Гордые графы Фуа владели территориями плодородных земель, покрытых пашнями, виноградниками и лесными угодьями от границ графства Тулузского до Пиренеев, включая территорию сегодняшней Андорры. Леса изобиловали ланями, оленями, зубрами, в них водилось множество медведей и волков, не говоря уже о прочей дичи. Равнины, орошаемые бурными водами рек Арьеж, Жер и Лассет, переходили в альпийские луга, на которых паслись огромные стада. На скалах, достигающих тысячеметровой высоты, подобно орлиным гнездам, возвышались неприступные замки.
Графам принадлежали города Лавлане, Аск, Лимукс, Прейссан.

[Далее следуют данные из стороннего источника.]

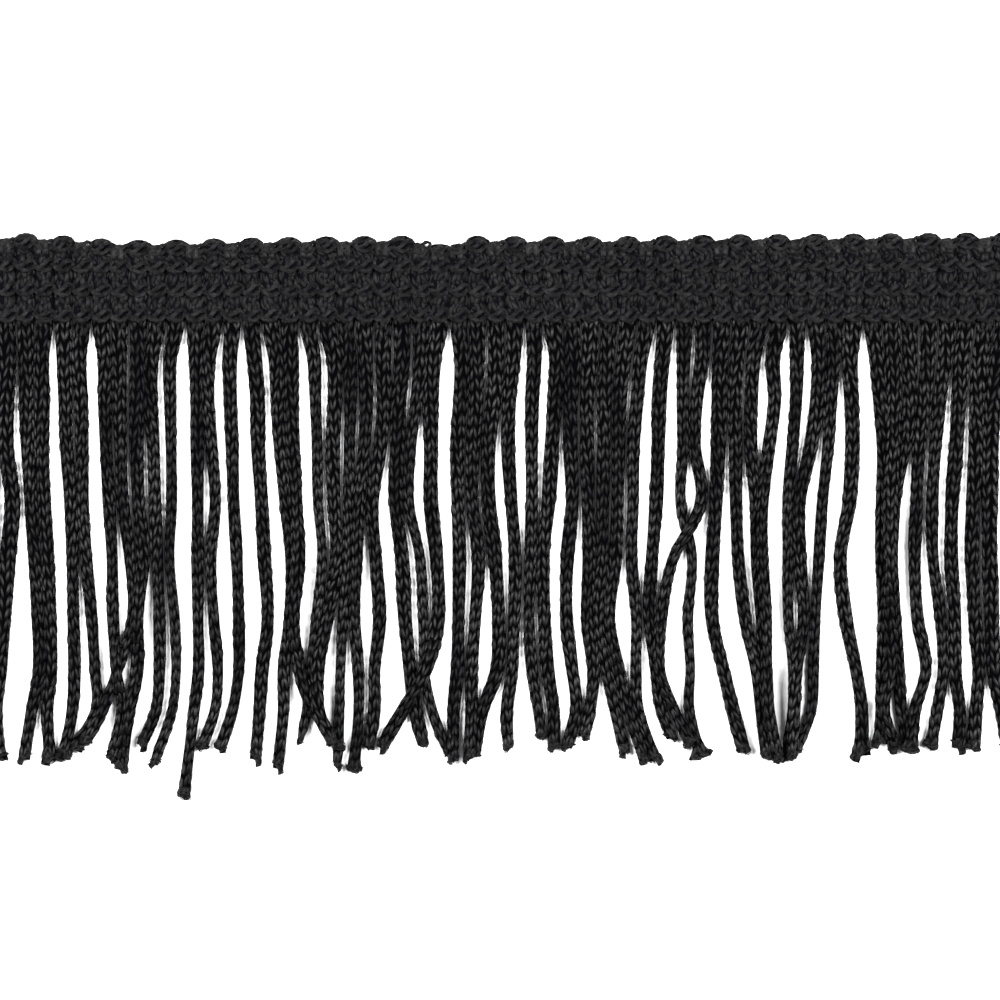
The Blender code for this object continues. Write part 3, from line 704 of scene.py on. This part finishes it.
def knit(fabric, cord, low, high, inner=False):
    """The knitted legs of a cord: at each stitch every column has two, side by side, closer at one end.

    The cord is knitted round and round, so each column's stitches lie a little further along than those of
    the column before it. Inner legs show between the others, and are made only where they face up.
    """
    places = leg_stations(cord, low, high)[:, None, None, None]
    column = (np.arange(COLUMNS) * TURN / COLUMNS)[None, :, None, None]
    hand = np.array([-1.0, 1.0])[None, None, :, None]
    share = np.linspace(0.0, 1.0, LEG_RINGS)[None, None, None, :]
    slip, turn, fullness, lift = rng.uniform(-1.0, 1.0, (4, len(places), COLUMNS, 2, 1))
    spiral = column / TURN * CHAINETTE_STITCH
    along = places + spiral + (share - 0.5) * LEG_LENGTH + LEG_SLIP * slip
    if inner:
        along = along + CHAINETTE_STITCH / 2
        column = column + TURN / COLUMNS / 2
    along = np.clip(along, 0.0, cord.length)
    spread = FOOT_SPREAD + (HEAD_SPREAD - FOOT_SPREAD) * share
    angle = cord.twist(along) + column + hand * spread + LEG_TURN * turn
    swell = np.sin(np.pi * share) ** LEG_ROUNDNESS
    proud = 1.0 - LEG_DIP * (1.0 - swell) + LEG_LIFT * (lift - 1)
    if inner:
        proud = proud * INNER_LEGS_SHARE
    centres = cord.surface(along, angle, proud, inset=LEG_THICKNESS / 2)
    outward = cord.outward(along, angle)
    size = (LEG_END_SHARE + (1 - LEG_END_SHARE) * swell) * (1 + LEG_FULLNESS * fullness)
    bloom = 1 + HEADING_LEG_BLOOM * cord.at(cord.in_heading, along)
    shape = (-1, LEG_RINGS, 3)
    centres = centres.reshape(shape)
    outward = outward.reshape(shape)
    size = size.reshape(-1, LEG_RINGS, 1)
    bloom = bloom.reshape(-1, LEG_RINGS, 1)
    if inner:
        seen = outward[:, LEG_RINGS // 2, 2] > INNER_LEGS_FACING
        centres, outward, size, bloom = centres[seen], outward[seen], size[seen], bloom[seen]
    centres[..., 2] = np.maximum(centres[..., 2] - pressed_down(centres), LEG_THICKNESS / 2)
    across, up = ring_axes(centres, outward)
    across = across * size * bloom * LEG_WIDTH / 2
    up = up * size * LEG_THICKNESS / 2
    fabric.tubes(centres, across, up, YARN, sides=LEG_SIDES, ends="pointed")


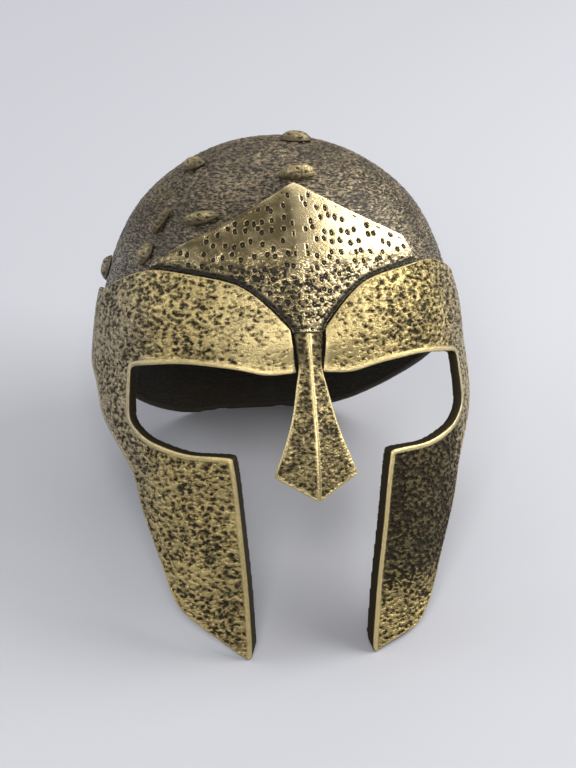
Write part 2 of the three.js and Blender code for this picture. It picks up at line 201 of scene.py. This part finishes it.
def hammeredLevel(tree, chart, edge, rim, values):
    stretched = vectorNode(tree, "MULTIPLY", chart, values["stretch"])
    moved = warped(tree, stretched, values["warpSize"], values["warp"])
    field = noise(tree, moved, values["size"], values["detail"]).outputs[0]
    patches = noise(tree, chart, values["patchSize"], detail=1.0).outputs[0]
    patches = mathNode(tree, "SUBTRACT", patches, noiseMiddle)
    field = mathNode(tree, "ADD", field, times(tree, patches, values["patch"]))
    if values["calm"]:
        calm = times(tree, browEnds(tree, chart, values), values["calm"])
        field = mathNode(tree, "ADD", field, calm)
    level = rise(tree, field, values["pitFrom"], values["pitTo"])
    smooth = rise(tree, rim, values["rim"] + values["rimFade"], values["rim"])
    outer = rise(tree, edge, values["outerRim"] + values["outerFade"], values["outerRim"])
    smooth = larger(tree, smooth, outer)
    if values["ridge"]:
        smooth = times(tree, smooth, lowDown(tree, chart, values))
        smooth = larger(tree, smooth, alongRidge(tree, chart, values))
    return larger(tree, level, smooth)


wrinkled = dict(
    hammered,
    size=2.4,
    stretch=(1, 1, 2.9),    # the wrinkles run level
    warpSize=9.0,
    warp=5.0,
    pitFrom=0.30,
    pitTo=0.68,
    patchSize=22.0,
    patch=0.12,
    calm=0.0,
    rimFade=1.5,
    depth=0.9,
)

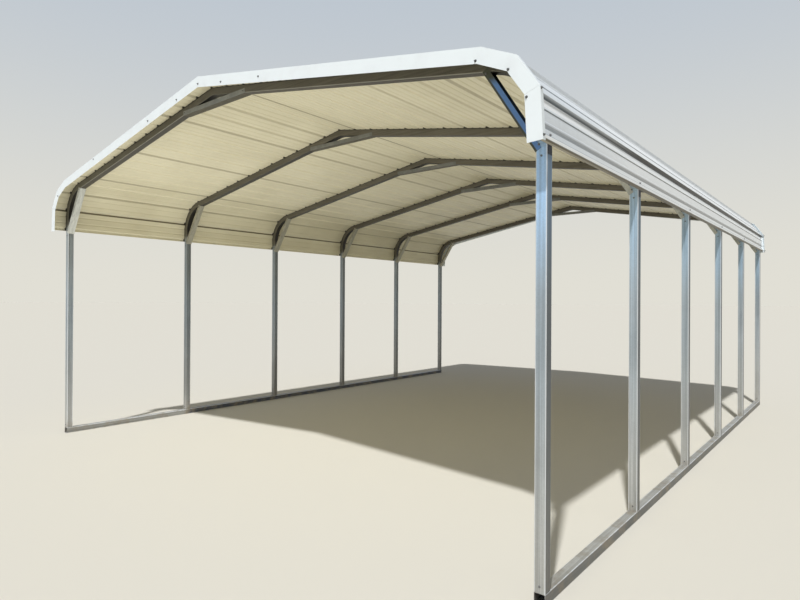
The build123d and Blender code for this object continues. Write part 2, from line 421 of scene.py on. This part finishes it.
def outwards(tree, x, z):
    """Return how far the surface faces away from under the roof: above 0 on its outer side."""
    inner_x = node(tree, "ShaderNodeClamp", Value=x, Min=-EAVE_CENTRE_X, Max=EAVE_CENTRE_X)
    away_x = maths(tree, "SUBTRACT", x, inner_x.outputs[0])
    away_z = maths(tree, "SUBTRACT", z, BEND_START)
    away = node(tree, "ShaderNodeCombineXYZ", X=away_x, Z=away_z).outputs[0]
    away = node(tree, "ShaderNodeVectorMath", {"operation": "NORMALIZE"}, _0=away).outputs[0]
    facing = node(tree, "ShaderNodeNewGeometry").outputs["True Normal"]
    dot = node(tree, "ShaderNodeVectorMath", {"operation": "DOT_PRODUCT"}, _0=away, _1=facing)
    return dot.outputs["Value"]


def galvanised(part, marks, metallic):
    """Zinc-coated tube: fine spangle and roll marks along the piece, with a painted reflection,
    painted shade and a painted highlight on its rolled corners.

    part is posts, rails or bows, and marks the scales of its roll marks.
    """
    material, tree, shader = new_material(f"galvanised_{part}")
    at, x, y, z = place(tree)
    depth, along = roof_line(tree, x, z)
    first = on_first_frame(tree, y)
    right = on_right_side(tree, x)
    facing = faces(tree)
    outer = times(tree, facing[0], maths(tree, "SIGN", x))
    roofed = spread(tree, z, *BOW_HEIGHTS)
    left_rear = maths(tree, "SUBTRACT", maths(tree, "SUBTRACT", 1.0, right), first, True)

    # Spangle and roll marks, and a painted reflection by height, side and frame
    grains = spangle(tree, at, TUBE_SPANGLE)
    streaks = streaked(tree, at, marks, 3.0)
    colour = zinc_with_painted_reflection(tree, z, first, right)
    # Painted shade on the tubes' outer and inner faces
    outer_shade = spread(tree, outer, *FACING_OUT, 1.0, OUTER_SHADE_LEVEL)
    level = times(
        tree, uneven_zinc(tree, at, grains, streaks), outer_shade,
        spread(tree, outer, *FACING_IN, INNER_SHADE_LEVEL, 1.0),
    )
    # Painted shade on the left posts behind the first
    if part == "posts":
        level = times(tree, level, spread(tree, left_rear, 0.0, 1.0, 1.0, LEFT_SHADE_LEVEL))
    # Painted shade on the left rail behind the second frame
    if part == "rails":
        behind = spread(tree, y, *SECOND_FRAME)
        rail_shade = maths(tree, "SUBTRACT", behind, right, True)
        colour = blend(tree, rail_shade, colour, LEFT_RAIL_SHADE)
    # Bows: darker under the roof, partly duller zinc and partly painted shade, with painted shade
    # underneath; the first bow is lighter, as painted light
    if part == "bows":
        colour = blend(tree, roofed, colour, BOW_ZINC_AND_SHADE)
        underside_shade = times(
            tree, spread(tree, facing[2], *BOW_UNDERSIDE, 1.0, 0.0),
            spread(tree, first, 0.0, 1.0, 0.75, 0.45),
        )
        level = times(
            tree, level, maths(tree, "SUBTRACT", 1.0, underside_shade),
            spread(tree, first, 0.0, 1.0, 1.12, 0.96),
        )
    colour = scaled(tree, colour, level)

    # Painted highlight on the corners, where the tube is out in the open
    corner = rolled_corner(tree, y, z, depth, part)
    highlight = times(tree, corner, spread(tree, outer_shade, OUTER_SHADE_LEVEL, 1.0, 0.2, 0.85))
    # The left posts behind the first lose the painted highlight, as painted shade
    if part == "posts":
        highlight = times(tree, highlight, spread(tree, left_rear, 0.0, 1.0, 1.0, 0.1))
    if part == "bows":
        highlight = times(tree, highlight, maths(tree, "SUBTRACT", 1.0, roofed))
    colour = blend(tree, highlight, colour, CORNER_HIGHLIGHT)
    if part == "bows":
        colour = bow_edges(tree, colour, times(tree, corner, roofed), first, depth, along)

    rough = spread(tree, streaks, *NOISE_SPAN, 0.40, 0.52)
    rough = maths(tree, "ADD", rough, times(tree, grains, 0.06))
    rough = maths(tree, "SUBTRACT", rough, times(tree, corner, 0.10))
    connect(tree, tube_ends(tree, colour, at, z, outer), shader.inputs["Base Color"])
    connect(tree, rough, shader.inputs["Roughness"])
    shader.inputs["Metallic"].default_value = metallic
    add_bump(tree, shader, streaks, 0.25, MARK_DEPTH)
    return material


def zinc_with_painted_reflection(tree, z, first, right):
    """Return the posts' and rails' colour by height, with a painted reflection that is bluer at
    the top and to the right.
    """
    low, middle, high = POST_ZINC_HEIGHTS
    reflected = blend(tree, right, POST_TOP_REFLECTION_LEFT, POST_TOP_REFLECTION)
    reflected = blend(tree, times(tree, first, right), reflected, POST_TOP_REFLECTION_FIRST)
    colour = blend(tree, spread(tree, z, low, middle), POST_ZINC_LOW, POST_ZINC)
    return blend(tree, spread(tree, z, middle, high), colour, reflected)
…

Сильно укрепленный Тараскон, по преданию, имел даже собственное чудовище — полурыбу-полузверя Тараска. Кровожадное животное выходило из теплых вод Роны и утоляло свой голод человеческой плотью. Горожане заметили, что, если Тараск съедал зараз восемь человек, следующие полгода он не нуждался в пище. Запуганные люди пришли к печальной необходимости установить очередность жертв. Чудище так бы и продолжало свои бесчинства, не появись в городе святая Марфа. Бестрепетно войдя в воду, она показала Тараску деревянный крест, и тот был укрощен.
Такими же бесстрашными и решительными вошли в историю многие женщины из рода де Фуа.
Издавна Фуа роднились с Транкавелями, Комменжами, Бигоррами, Беарнами, Альбре, графами Барселонскими. Несколько женщин из рода де Фуа стали королевами небольших испанских королевств. Храбрые, гордые и независимые, эти окситанские вельможи неколебимо противились холодному мертвящему давлению Севера.
В наше время замок Фуа, как бы парящий над прелестным городком, поражает своей мощью и неприступностью. Он настолько колоритен и гармонично вписан в окружающий пейзаж, что кажется, будто возник из скал, стоял здесь испокон веков и останется навечно. В замке есть портрет молодого человека, белокурого и голубоглазого, с розовым лицом и длинным носом — Генриха Наваррского, впоследствии знаменитого короля Франции Генриха IV. И в нем текла кровь графов де Фуа. Спустя триста лет ему тоже выпало на долю пережить эпоху кровавых религиозных войн — противостояния католиков и гугенотов.